> _TASK STATEMENT_:
The required output is the exact run of lines from the line containing "for piece in" to the line containing "record = json.load(file)", inclusive, and nothing besides.

___ PROVIDED MATERIAL ___

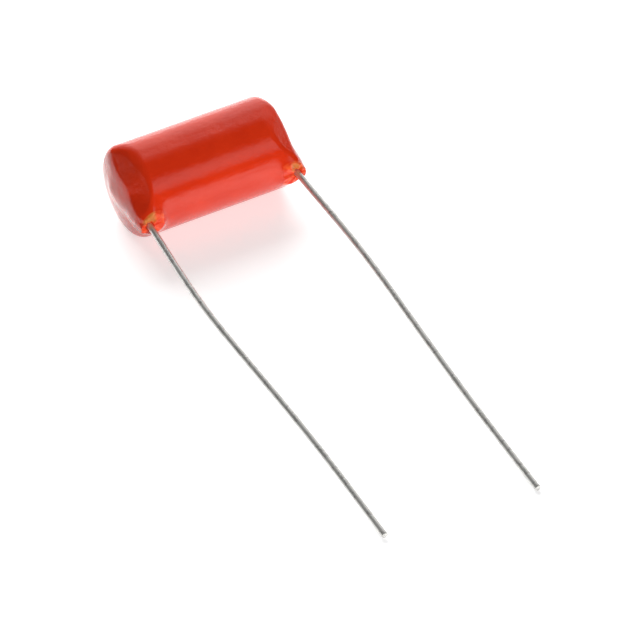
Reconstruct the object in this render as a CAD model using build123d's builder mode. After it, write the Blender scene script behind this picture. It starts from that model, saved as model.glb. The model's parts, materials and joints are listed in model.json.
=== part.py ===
"""Film capacitor with radial leads: a flattened roll of film and foil, sprayed with metal on
both ends, a wire soldered across each end, and the whole dipped in epoxy.

Millimetres, +Z up. The capacitor lies on its side, as it comes to rest: the body's underside and
the tips of the leads touch the plane z = 0, the body's long axis is along X and the leads point
towards -Y. The origin is at the middle of the footprint.
"""

from build123d import *
import os
from math import asin, atan2, cos, degrees, hypot, radians, sin, tan

# ---------------------------------------------------------------- driving dimensions
# The roll
roll_thickness = 9.5  # across the flats, which is also the diameter of its rounded edges
roll_flat = 0.9  # straight stretch between the two rounded edges
roll_margin = 0.1  # step back of the sprayed metal from the roll's edge

# The ends
spray_thickness = 0.4  # metal sprayed on each end of the roll
spray_bevel = 0.35  # where that metal thins out towards its rim
solder_radius = 2.1  # solder mound round the wire, where it lies on the sprayed metal
solder_top_radius = 1.2
solder_cover = 0.25  # solder over the wire's back
solder_bed = 0.08  # solder between the wire and the sprayed metal

# The leads
wire_diameter = 0.81
lead_spacing = 20.8  # between the wires where they leave the body
wire_overlap = 3.2  # how far a wire reaches past the middle of the roll's end
lead_lengths = {"left": 58.0, "right": 59.6}  # from the collar's mouth to the cut tip
lead_bows = {"left": 0.85, "right": 0.55}  # how far each lead is splayed before it bends back
lead_tip_drifts = {"left": -0.4, "right": -0.3}  # each tip against its exit, outwards positive
bow_share = 0.25  # of a lead's length, where it turns back inwards
straight_share = 0.7  # of a lead's length, where it turns for its straight end
exit_bend_radius = 12.0  # where a lead leaves its collar
arc_share = 0.45  # of the shorter run beside it, taken up by each of the other bends

# The dipped coating
coat_thickness = 1.0  # round the roll
coat_over_wire = 1.0  # at the middle of each end, over the back of the wire
end_radius = 17.0  # of the ball that each domed end is part of
taut_rises = {"left": 35.0, "right": 41.0}  # degrees, how far the flat drawn at each end faces up
taut_sweeps = {"left": 17.0, "right": 36.0}  # degrees, how far it faces forwards
taut_covers = {"left": 0.3, "right": 0.2}  # coating over the roll's rim under that flat
rim_radius = 1.25  # rounding between a domed end and the rounded sides
crest_radius = 0.5  # rounding of the fold round each flat
sleeve_radius = 1.3  # of the coating round each wire, from its solder joint to the torn mouth
sleeve_fillet = 0.5  # where it leaves the body
collar_length = 0.6  # of the sleeve beyond the body's front
collar_hollow = 0.55  # how deep the torn mouth opens round the wire
collar_wall = 0.4  # of the sleeve at its mouth
tear_count = 5  # notches in its rim
tear_depth = 0.55
tear_width = 1.0
tear_scatter = 25.0  # degrees, most that a notch stands from its even place
tear_unevenness = 0.35  # share by which the notches differ in depth and width

# ---------------------------------------------------------------- derived sizes
wire_radius = wire_diameter / 2
lead_x = lead_spacing / 2
spray_face = lead_x - wire_radius - solder_bed
roll_length = 2 * (spray_face - spray_thickness)
body_thickness = roll_thickness + 2 * coat_thickness
body_width = body_thickness + roll_flat
body_length = lead_spacing + wire_diameter + 2 * coat_over_wire
front = body_width / 2
mouth = front + collar_length
reach = mouth + max(lead_lengths.values())

# The body rolls forward until the longer lead's tip touches the ground.
roll_centre = body_thickness / 2
tip_arm = hypot(reach - roll_flat / 2, wire_radius)
slope = asin(roll_centre / tip_arm) - atan2(wire_radius, reach - roll_flat / 2)
back_edge = roll_centre + roll_flat / 2 * cos(slope)
tip_edge = reach * cos(slope) + wire_radius * sin(slope)
rest = Location(
    (0, (tip_edge - back_edge) / 2, roll_centre + roll_flat / 2 * sin(slope)),
    (degrees(slope), 0, 0),
)
sides = {"left": -1, "right": 1}


def taut_flat(name):
    """The plane to which the coating is drawn between the roll's rim and a lead."""
    rise, sweep_angle = radians(taut_rises[name]), radians(taut_sweeps[name])
    ahead = cos(rise) * sin(sweep_angle)
    facing = Vector(sides[name] * cos(rise) * cos(sweep_angle), -ahead, sin(rise))
    over_roll = (
        abs(facing.X) * roll_length / 2
        + ahead * roll_flat / 2
        + hypot(facing.Z, ahead) * roll_thickness / 2
    )
    return Plane(facing * (over_roll + taut_covers[name]), z_dir=facing)


def resting(plane):
    """A plane of the capacitor's own frame, whose origin is the body's centre, laid to rest."""
    return Plane(rest * plane.location)


def finish(piece, name):
    piece.part.label = name
    export_step(piece.part, f"parts/{name}.step")
    return piece.part


def bend_radii(points):
    """The small bend at a wire's exit, then arcs as large as its runs allow."""
    radii = [exit_bend_radius]
    for before, corner, after in zip(points[1:], points[2:], points[3:]):
        run_in = Vector(*corner) - Vector(*before)
        run_out = Vector(*after) - Vector(*corner)
        turn = radians(run_in.get_angle(run_out))
        radii.append(arc_share * min(run_in.length, run_out.length) / tan(turn / 2))
    return radii


os.makedirs("parts", exist_ok=True)

# ---------------------------------------------------------------- the wound roll
with BuildPart() as film_winding:
    with BuildSketch(resting(Plane.YZ)):
        SlotCenterToCenter(roll_flat, roll_thickness)
    extrude(amount=roll_length / 2, both=True)
inner_pieces = [finish(film_winding, "film_winding")]

for name, side in sides.items():
    end_plane = Plane.YZ.offset(side * roll_length / 2)

    # ------------------------------------------------------------ metal sprayed on the end
    with BuildPart() as end_spray:
        with BuildSketch(resting(end_plane)):
            SlotCenterToCenter(roll_flat, roll_thickness - 2 * roll_margin)
        extrude(amount=side * spray_thickness)
        rim = end_spray.faces().sort_by(Axis.X)[-1 if side > 0 else 0].edges()
        chamfer(rim, spray_bevel)
    inner_pieces.append(finish(end_spray, f"end_spray_{name}"))

    # ------------------------------------------------------------ tinned wire
    x_exit = side * lead_x
    x_bow = side * (lead_x + lead_bows[name])
    x_tip = side * (lead_x + lead_tip_drifts[name])
    length = lead_lengths[name]
    bow_at = mouth + bow_share * length
    straight_at = mouth + straight_share * length
    route = [
        (x_exit, wire_overlap),
        (x_exit, -mouth - wire_diameter),
        (x_bow, -bow_at),
        (x_tip, -straight_at),
        (x_tip, -mouth - length),
    ]
    with BuildPart() as lead:
        with BuildLine(resting(Plane.XY)) as wire_line:
            FilletPolyline(*route, radius=bend_radii(route))
        with BuildSketch(Plane(wire_line.line @ 0, z_dir=wire_line.line % 0)):
            Circle(wire_radius)
        sweep()
    print(name, "bend radii", [round(radius, 1) for radius in bend_radii(route)])
    inner_pieces.append(finish(lead, f"lead_{name}"))

    # ------------------------------------------------------------ solder over the wire
    with BuildPart() as solder_joint:
        with Locations(resting(Plane((side * spray_face, 0, 0), z_dir=(side, 0, 0)))):
            Cone(
                solder_radius,
                solder_top_radius,
                solder_bed + wire_diameter + solder_cover,
                align=(Align.CENTER, Align.CENTER, Align.MIN),
            )
        add(lead.part, mode=Mode.SUBTRACT)
    inner_pieces.append(finish(solder_joint, f"solder_joint_{name}"))

# ---------------------------------------------------------------- the dipped coating
with BuildPart() as epoxy_coating:
    with BuildSketch(resting(Plane.YZ)):
        SlotCenterToCenter(roll_flat, body_thickness)
    extrude(amount=body_length / 2, both=True)
    for side in sides.values():
        with Locations(resting(Plane((side * (body_length / 2 - end_radius), 0, 0)))):
            Sphere(end_radius, rotation=(0, 0, 90), mode=Mode.INTERSECT)
    long_edges = epoxy_coating.edges().filter_by(Axis.X)
    fillet(epoxy_coating.edges() - long_edges, rim_radius)

    # The coating is drawn taut between the roll's rim and each wire
    for name in sides:
        taut_plane = resting(taut_flat(name))
        split(bisect_by=taut_plane, keep=Keep.BOTTOM)
        drawn_flat = epoxy_coating.faces().sort_by(Axis(taut_plane.origin, taut_plane.z_dir))[-1]
        fillet(drawn_flat.edges(), crest_radius)

    # A sleeve round each wire, hollow at its torn mouth
    exits = [resting(Plane((side * lead_x, 0, 0), z_dir=(0, -1, 0))) for side in sides.values()]
    with Locations(exits):
        Cylinder(sleeve_radius, mouth, align=(Align.CENTER, Align.CENTER, Align.MIN))
    fillet(epoxy_coating.edges(Select.NEW), sleeve_fillet)
    mouths = [resting(Plane((side * lead_x, -mouth, 0), z_dir=(0, -1, 0))) for side in sides.values()]
    with Locations(mouths):
        Cone(
            wire_radius,
            sleeve_radius - collar_wall,
            collar_hollow,
            align=(Align.CENTER, Align.CENTER, Align.MAX),
            mode=Mode.SUBTRACT,
        )

    for side in sides.values():
        # Notches where the sleeve broke away, each with its own direction, depth and width
        for tear in range(tear_count):
            angle = radians(360 / tear_count * tear + tear_scatter * sin(3 * tear + side))
            depth = tear_depth * (1 + tear_unevenness * sin(5 * tear + 2 * side))
            width = tear_width * (1 + tear_unevenness * cos(4 * tear + side))
            outwards = (cos(angle), 0, sin(angle))
            notch_plane = Plane(
                (side * lead_x + wire_radius * cos(angle), -mouth, wire_radius * sin(angle)),
                x_dir=(sin(angle), 0, -cos(angle)),
                z_dir=outwards,
            )
            with BuildSketch(resting(notch_plane)):
                with BuildLine():
                    Polyline(
                        (-width / 2, -collar_wall),
                        (width / 2, -collar_wall),
                        (0, depth),
                        close=True,
                    )
                make_face()
            extrude(amount=sleeve_radius, mode=Mode.SUBTRACT)

    for piece in inner_pieces:
        add(piece, mode=Mode.SUBTRACT)
finish(epoxy_coating, "epoxy_coating")
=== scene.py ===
"""Dresses the film capacitor: the dipped coating with its torn collars, the two tinned wires and the
finish of the pieces inside, on a plain white table in soft studio light.
"""

import json
import math

import bpy
import numpy as np
from mathutils import Matrix, Vector


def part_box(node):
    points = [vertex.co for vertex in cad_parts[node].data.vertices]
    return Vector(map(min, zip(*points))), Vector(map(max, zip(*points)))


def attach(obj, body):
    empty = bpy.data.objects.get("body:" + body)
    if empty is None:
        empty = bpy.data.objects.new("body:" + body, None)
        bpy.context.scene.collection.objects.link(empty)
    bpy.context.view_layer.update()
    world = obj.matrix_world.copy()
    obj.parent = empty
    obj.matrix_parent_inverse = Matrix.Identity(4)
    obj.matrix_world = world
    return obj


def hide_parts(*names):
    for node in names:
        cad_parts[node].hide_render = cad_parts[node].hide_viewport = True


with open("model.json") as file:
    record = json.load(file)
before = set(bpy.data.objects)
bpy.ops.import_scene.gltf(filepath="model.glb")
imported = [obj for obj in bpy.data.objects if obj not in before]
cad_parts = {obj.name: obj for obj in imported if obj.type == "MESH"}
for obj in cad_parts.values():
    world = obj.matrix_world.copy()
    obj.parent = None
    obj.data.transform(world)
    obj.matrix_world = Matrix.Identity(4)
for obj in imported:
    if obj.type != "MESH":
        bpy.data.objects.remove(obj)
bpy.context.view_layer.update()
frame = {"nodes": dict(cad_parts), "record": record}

MM = 0.001

# ---------------------------------------------------------------- the capacitor's own frame
# Its origin is the body's centre, X runs along the body and -Y the way the leads point.
pins = {mount["name"]: mount for mount in frame["record"]["mounts"]}
wire_radius = pins["lead_left_pin"]["dims"]["r_mm"] * MM
roll_low, roll_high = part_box("film_winding")
centre = np.array((roll_low + roll_high) / 2)
backwards = -Vector(pins["lead_left_pin"]["axis"]).normalized()
outwards = Vector((1, 0, 0)).cross(backwards)
AXES = np.array([(1, 0, 0), backwards, outwards])


def to_own(points):
    return (np.asarray(points) - centre) @ AXES.T


def to_row(points):
    return np.asarray(points) @ AXES + centre


def node_points(node):
    """A CAD node's vertices in the capacitor's own frame."""
    return to_own([vertex.co for vertex in frame["nodes"][node].data.vertices])


# ---------------------------------------------------------------- sizes, from the frame
slope_sin, slope_cos = backwards.z, backwards.y
roll_size = roll_high - roll_low
roll_flat = (roll_size.y - roll_size.z) / (slope_cos - slope_sin)
coat_points = node_points("epoxy_coating")
body_radius = coat_points[:, 2].max()
half_length = coat_points[:, 0].max()
ROLL_NODES = ("film_winding", "end_spray_left", "end_spray_right")
roll_points = np.concatenate([node_points(node) for node in ROLL_NODES])
front = body_radius + roll_flat / 2
mouth = -coat_points[:, 1].min()

# The dipped body
DIP_MARGIN = 0.03 * MM  # the coating stays this far inside the CAD solid
DIP_WAVE = 0.035 * MM  # how uneven the dip is
DIP_WAVELENGTH = 9 * MM
WAVE_COUNT = 7
DOME_RADIUS = 17 * MM  # of the domed ends
DOME_BEHIND = 0.25 * MM  # how far their middles stay behind the CAD solid's ends
RIM_CORNER = 0.9 * MM  # rounding between the side and an end
CREST_CORNER = 0.33 * MM  # rounding of the fold that runs down to a wire
CREST_STARTS = (-1 * MM, 0)  # forwards and upwards of the middle, where that fold sharpens
CREST_ENDS = (4 * MM, 2 * MM)
# Side of the body, then degrees by which each flat faces up and forwards
FLAT_ANGLES = ((-1, 34, 0), (-1, 29, 19), (1, 46, 35))
FLAT_BLEND = 0.3 * MM
FLAT_COVER = 0.2 * MM  # coating left over the roll's rim under a flat

# The rib that the coating makes over each wire
RIB_RADIUS = 1.15 * MM
RIB_BEHIND = 0.68 * MM  # how far it stays behind the CAD solid's ends
RIB_REACH = 1.2 * MM  # how far it reaches past the middle of the end
RIB_BLEND = 1.6 * MM

# The fillet that the dip left round each collar
FOOT_RADIUS = 0.8 * MM
FOOT_BLEND = 2.6 * MM
FOOT_INSIDE = 0.5 * MM  # its axis against the wire's, towards the body's middle
FOOT_BEHIND = 0.6 * MM  # its end against the body's front
FOOT_LENGTH = 1 * MM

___

> _OUTPUT_:
    for piece in inner_pieces:
        add(piece, mode=Mode.SUBTRACT)
finish(epoxy_coating, "epoxy_coating")
=== scene.py ===
"""Dresses the film capacitor: the dipped coating with its torn collars, the two tinned wires and the
finish of the pieces inside, on a plain white table in soft studio light.
"""

import json
import math

import bpy
import numpy as np
from mathutils import Matrix, Vector


def part_box(node):
    points = [vertex.co for vertex in cad_parts[node].data.vertices]
    return Vector(map(min, zip(*points))), Vector(map(max, zip(*points)))


def attach(obj, body):
    empty = bpy.data.objects.get("body:" + body)
    if empty is None:
        empty = bpy.data.objects.new("body:" + body, None)
        bpy.context.scene.collection.objects.link(empty)
    bpy.context.view_layer.update()
    world = obj.matrix_world.copy()
    obj.parent = empty
    obj.matrix_parent_inverse = Matrix.Identity(4)
    obj.matrix_world = world
    return obj


def hide_parts(*names):
    for node in names:
        cad_parts[node].hide_render = cad_parts[node].hide_viewport = True


with open("model.json") as file:
    record = json.load(file)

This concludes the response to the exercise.